## START DATASET CONTENT

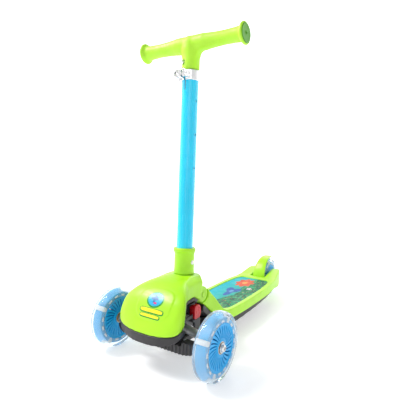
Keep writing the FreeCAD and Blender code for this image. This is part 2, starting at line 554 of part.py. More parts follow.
hanger_joined = fuse("hanger_joined", hanger_boss, *arms)
node("axle_hanger", cut("hanger_solid", hanger_joined, king_bore, *bush_rooms, *axle_holes))

# ribbed cover under the axle, from one wheel to the other
COVER_FRONT = [(33, 58), (36, 74), (41, 86), (47, 94), (57, 96)]
cover_blank = extrude("cover_blank", outline("cover_sketch", "XZ", COVER_FRONT), (0, -1, 0), -1, 17)
cover_top = box("cover_top", (-58, 58), (-20, 4), (49.5, 60))
RIB_PITCH = 8.0
rib_gaps = [box("rib_gap_%d" % i, ("%g" % (RIB_PITCH * (i - 10.5) + 1.6), "%g" % (RIB_PITCH * (i - 10.5) + 6.4)), (-18, -15), (30, 60))
            for i in range(22)]
node("axle_cover", cut("cover_solid", cover_blank, cover_top, hanger_joined, *rib_gaps))
for word, sign in (("left", "-"), ("right", "")):
    bolt = [("%s90" % sign, 0), ("%s90" % sign, "@axle_r"), ("%s131.3" % sign, "@axle_r"), ("%s131.3" % sign, 8.5),
            ("%s132.6" % sign, 8.5), ("%s132.8" % sign, 6.6), ("%s135.6" % sign, 6.6), ("%s136.9" % sign, 4.6),
            ("%s137.3" % sign, 0)]
    wheel_node(word + "_axle_bolt", turned_x(word + "_bolt_solid", bolt), 0, "0", "@front_wheel_r")

# ---------------------------------------------------------------- fold latch
latch_case = cut("latch_case", box("latch_blank", (15, 34), (39, 61), (76, 102.5)),
                 box("latch_pocket", (18, 40), (43.6, 56.4), (80.6, 98.4)),
                 rod_x("latch_clear", "@knuckle_r+0.6", (0, 50), "@hinge_y", "@hinge_z"))
node("latch_housing", latch_case)
BUTTON_SIDE = [(39, 78), (39, 97), (43, 102), (55, 102), (60, 96), (61, 84), (57, 77), (43, 76)]
button = fuse("button_solid",
              extrude("button_cap", polygon("button_sketch", "YZ", BUTTON_SIDE), (1, 0, 0), 40.5, 48),
              box("button_stem", (26.5, 42), (44, 56), (81, 98)))
node("latch_button", button)
LATCH_COIL = [turned_x("latch_coil_%d" % i, [(a, 3), (a, 4.2), (a + 0.7, 4.2), (a + 0.7, 3)])
              for i, a in enumerate((18.1, 19.2))]
wheel_node("latch_spring", fuse("latch_spring_solid", *LATCH_COIL), 0, "50", 89.5)

# ---------------------------------------------------------------- steering tube and collar
tube_blank = turned_z("tube_blank", [("@tube_r-@tube_wall", "@tube_foot_s"), ("@tube_r", "@tube_foot_s"),
                                     ("@tube_r", "@tube_top_s"), ("@tube_r-@tube_wall", "@tube_top_s")])
tube_slot = box("tube_slot", (-1.4, 1.4), (-30, 0), (512.7, 560))
height_holes = [rod_x("height_hole_%d" % i, "@hole_r", (0, 30), 0, "@top_hole_s-%d*@height_step" % i) for i in range(3)]
tube_node("steering_tube", cut("tube_solid", tube_blank, tube_slot, *height_holes))
COLLAR = [(0, "@collar_foot_s"), ("@collar_r+1", "@collar_foot_s"), ("@collar_r+0.2", "@collar_foot_s+5"),
          ("@collar_r", "@collar_foot_s+14"), ("@collar_r", "@collar_top_s-11"), ("@collar_lip_r-0.6", "@collar_top_s-8"),
          ("@collar_lip_r", "@collar_top_s-6.5"), ("@collar_lip_r", "@collar_top_s-2"),
          ("@collar_lip_r-0.8", "@collar_top_s-0.6"), ("@collar_lip_r-2", "@collar_top_s"), ("@tube_r", "@collar_top_s"),
          ("@tube_r", "@tube_foot_s"), (0, "@tube_foot_s")]
tube_node("steering_collar", cut("collar_solid", turned_z("collar_blank", COLLAR),
                                 rod_x("collar_screw_hole", 3, (10, 30), 0, 177)))
collar_screw = turned_x("collar_screw_blank", [(16.8, 0), (16.8, 2.9), (19.4, 2.9), (19.4, 4.6), (20.6, 4.3), (21.4, 3), (21.6, 0)])
tube_node("collar_screw", cut("collar_screw_solid", place(collar_screw, (0, 0, 177)),
                              box("screw_slot", (20.6, 23), (-4, 4), (176.4, 177.6))))

# ---------------------------------------------------------------- clamp
band_blank = turned_z("band_blank", [("@tube_r", 531), ("@tube_r+2.2", 531), ("@tube_r+2.8", 532), ("@tube_r+2.8", 550),
                                     ("@tube_r+2.2", 551), ("@tube_r", 551)])
band_ears = [box("band_ear_%d" % i, xs, (-30, -15), (534, 548)) for i, xs in enumerate(((-8, -2), (2, 8)))]
band_gap = box("band_gap", (-1.9, 1.9), (-40, 0), (520, 560))
band_room = rod_z("band_room", "@tube_r", 0, 0, (500, 580))
band_bolt_hole = rod_x("band_bolt_hole", 3, (-20, 20), -24.5, 541)
tube_node("clamp_band", cut("band_solid", fuse("band_joined", band_blank, *band_ears), band_gap, band_room, band_bolt_hole))
CLAMP_BOLT = [(-14, 0), (-14, 3), (13, 3), (13, 0)]
clamp_bolt = place(turned_x("clamp_bolt_solid", CLAMP_BOLT), (0, -24.5, 541))
cross_pin = rod_z("cross_pin", 2.5, -14, -24.5, (533.6, 548.4))
tube_node("clamp_bolt", fuse("clamp_bolt_joined", clamp_bolt, cross_pin))
clamp_nut = turned_x("clamp_nut_blank", [(8.2, 3), (8.2, 6.6), (9.2, 7), (12.4, 7), (13.4, 6), (13.4, 3)])
tube_node("clamp_nut", carried("clamp_nut_carrier", place(clamp_nut, (0, -24.5, 541))))
LEVER_ARC = [(-10.4, -28.5), (-14, -30), (-18.5, -28.5), (-22.5, -25), (-26, -16), (-27.6, -5), (-27.4, 6), (-25.4, 15),
             (-22, 19.5), (-19.8, 18.2), (-22.6, 11), (-23.6, 3), (-23.4, -6), (-21.6, -13), (-17.6, -18.6),
             (-10.4, -20.5)]
lever_plate = extrude("lever_plate", polygon("lever_sketch", "XY", LEVER_ARC), (0, 0, 1), 534, 548)
lever_slit = box("lever_slit", (-21, -5), (-34, -17.5), (537.6, 544.4))
lever_bore = rod_z("lever_bore", "2.5+@running_gap", -14, -24.5, (530, 550))
tube_node("clamp_lever", cut("lever_solid", lever_plate, lever_slit, lever_bore))

# ---------------------------------------------------------------- handlebar
GRIP = [("@bar_half-86", "@stem_r-1.6"), ("@bar_half-80", "@grip_end_r"), ("@bar_half-60", "@grip_mid_r+0.5"),
        ("@bar_half-40", "@grip_mid_r"), ("@bar_half-20", "@grip_mid_r+0.6"), ("@bar_half-10", "@grip_end_r-0.6"),
        ("@bar_half-7", "@grip_end_r+1.2"), ("@bar_half-4.5", "@flange_r-1"), ("@bar_half-3", "@flange_r"),
        ("@bar_half-0.8", "@flange_r"), ("@bar_half", "@flange_r-0.8"), ("@bar_half", 0)]
BAR = [("-(%s)" % u, v) for u, v in reversed(GRIP)] + GRIP
bar = place(turned_x("bar_solid", BAR), (0, 0, "@bar_s"))
STEM = [(0, "@stem_foot_s+12"), (14.4, "@stem_foot_s+12"), (14.4, "@stem_foot_s"), ("@stem_r-0.8", "@stem_foot_s"),
        ("@stem_r", "@stem_foot_s+1"), ("@stem_r", "@bar_s-24"), ("@stem_r+1", "@bar_s-17"), ("@stem_r+2", "@bar_s-12"),
        ("@stem_r+1", "@bar_s+2"), (12, "@bar_s+13"), (0, "@bar_s+15.5")]
stem = turned_z("stem_solid", STEM)
GUSSET_R = 14.0
gusset_side = [("@stem_r+%.3f" % (GUSSET_R * (1 - math.sin(a))), "@bar_s-12.6-%.3f" % (GUSSET_R * (1 - math.cos(a))))
               for a in (math.radians(15 * k) for k in range(7))]
gusset = extrude("gusset", polygon("gusset_sketch", "XZ", [("-(%s)" % u, v) for u, v in gusset_side]
                                   + [(u, v) for u, v in reversed(gusset_side)]), (0, -1, 0), -9, 9)
button_room = spun("stem_button_room", box("stem_button_cut", (-4.2, 4.2), (-30, -13.2),
                                           ("@stem_foot_s+9.4", "@stem_foot_s+17.8")), "@snap_turn")
stem_socket = rod_z("stem_socket", 14.4, 0, 0, ("@stem_foot_s-1", "@stem_foot_s+38"))
cap_sockets = [rod_x("cap_socket_%d" % i, 6, xs, 0, "@bar_s") for i, xs in enumerate((("@bar_half-12", "@bar_half+1"),
                                                                                     ("-(@bar_half+1)", "-(@bar_half-12)")))]
tube_node("handlebar", cut("handlebar_solid", fuse("handlebar_joined", bar, stem, gusset), button_room, stem_socket, *cap_sockets))
caps = []
for word, sign in (("left", "-"), ("right", "")):
    cap = [("%s(@bar_half-11)" % sign, 0), ("%s(@bar_half-11)" % sign, 6), ("%s@bar_half" % sign, 6),
           ("%s(@bar_half+0.1)" % sign, 17), ("%s(@bar_half+1.4)" % sign, 16), ("%s(@bar_half+1.8)" % sign, 3),
           ("%s(@bar_half+0.8)" % sign, 2.2), ("%s(@bar_half+0.8)" % sign, 0)]
    caps.append(place(turned_x("cap_" + word, cap), (0, 0, "@bar_s")))
tube_node("grip_end_caps", fuse("caps_solid", *caps))
inner_blank = turned_z("inner_blank", [(12.4, "@inner_foot_s"), ("@tube_r-@tube_wall-@running_gap", "@inner_foot_s"),
                                       ("@tube_r-@tube_wall-@running_gap", "@stem_foot_s-1"), (14.4, "@stem_foot_s-1"),
                                       (14.4, "@stem_foot_s+37.5"), (12.4, "@stem_foot_s+37.5")])
inner_hole = rod_x("inner_detent_hole", 2.4, (0, 30), 0, "@top_hole_s-3*@height_step")
inner_room = spun("inner_button_room", box("inner_button_cut", (-4.2, 4.2), (-30, -8),
                                           ("@stem_foot_s+9.4", "@stem_foot_s+17.8")), "@snap_turn")
tube_node("inner_tube", cut("inner_solid", inner_blank, inner_hole, inner_room))
detent = turned_x("detent_blank", [(9, 0), (9, 3.6), (11.6, 3.6), (11.8, 2.3), (13.8, 2.3), (14.3, 1.2), (14.4, 0)])
tube_node("height_detent", carried("detent_carrier", place(detent, (0, 0, "@top_hole_s-3*@height_step"))))
button_profile = [(0, 8.6), (6, 8.6), (6, 10.4), (3.7, 10.4), (3.7, 19.2), (2.6, 20.6), (0, 21)]
stem_button = place(turned_z("stem_button_blank", button_profile), (0, 0, "@stem_foot_s+13.6"), (1, 0, 0), 90)
tube_node("stem_button", carried("stem_button_carrier", spun("stem_button_turned", stem_button, "@snap_turn")))

# deck screws stand last in the list, being identical fasteners
node("deck_screws", fuse("deck_screws_solid", *screws))

# ---------------------------------------------------------------- build, check, write
doc.recompute()
bad = []
for obj in doc.Objects:
    if "Invalid" in obj.State or "Error" in obj.State:
        bad.append("%s: %s" % (obj.Name, obj.State))
for name, obj in NODES:
    if obj.Shape.isNull() or not obj.Shape.isValid() or not obj.Shape.Solids:
        bad.append("%s has no valid solid" % name)
if bad:
    raise RuntimeError("; ".join(bad[:20]))
for name, obj in NODES:
    obj.Shape.exportStep("parts/%s.step" % name)
print("wrote %d sub-parts" % len(NODES))
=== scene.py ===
import json
import math

import bmesh
import bpy
import numpy as np
from mathutils import Matrix, Vector
from mathutils.bvhtree import BVHTree


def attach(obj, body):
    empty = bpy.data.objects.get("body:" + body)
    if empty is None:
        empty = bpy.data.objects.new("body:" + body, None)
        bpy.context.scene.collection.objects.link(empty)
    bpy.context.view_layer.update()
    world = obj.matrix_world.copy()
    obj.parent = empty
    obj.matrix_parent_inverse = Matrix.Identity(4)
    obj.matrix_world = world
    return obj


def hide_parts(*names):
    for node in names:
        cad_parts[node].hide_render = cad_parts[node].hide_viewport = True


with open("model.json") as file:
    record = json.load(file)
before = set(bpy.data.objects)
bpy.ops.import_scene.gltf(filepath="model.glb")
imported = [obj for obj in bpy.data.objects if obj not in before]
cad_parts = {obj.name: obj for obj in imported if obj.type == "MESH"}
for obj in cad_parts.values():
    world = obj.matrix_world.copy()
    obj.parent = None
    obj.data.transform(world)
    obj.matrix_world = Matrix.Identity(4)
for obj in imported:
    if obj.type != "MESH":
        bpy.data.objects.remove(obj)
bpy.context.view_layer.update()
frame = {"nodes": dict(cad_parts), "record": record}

# ------------------------------------------------------------------ driving sizes, millimetres
CENTRE_Y = 236.0          # front axle to the middle of the scooter, which is the row's origin
TUBE_FOOT_Y = 60.9        # where the steering tube's axis meets the ground
TUBE_LEAN = math.radians(3.33)
FRONT_R, REAR_R = 60.0, 50.0
TRACK_HALF, REAR_AXLE_Y = 120.0, 482.0
TYRE_HALF = 12.0
BAR_S, BAR_HALF = 602.9, 118.0
COLLAR_FOOT_S, COLLAR_TOP_S, COLLAR_R = 153.8, 205.5, 20.0
HINGE_Y, HINGE_Z = 76.0, 115.0
FENDER_IN = 54.5
FENDER_PIVOT_Y, FENDER_PIVOT_Z = 424.0, 49.0
FENDER_BOSS_HALF, FENDER_BOSS_R, FENDER_PIN_R = 19.3, 4.5, 2.6
HINGE_FACE = 42.9         # half the width of the hood over the fold pin
VANES = 28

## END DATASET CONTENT

• **STATED TASK**
Lines containing "Identity" are to be counted. State the total and add nothing.

• **SOLUTION FOR THIS PROBLEM**
2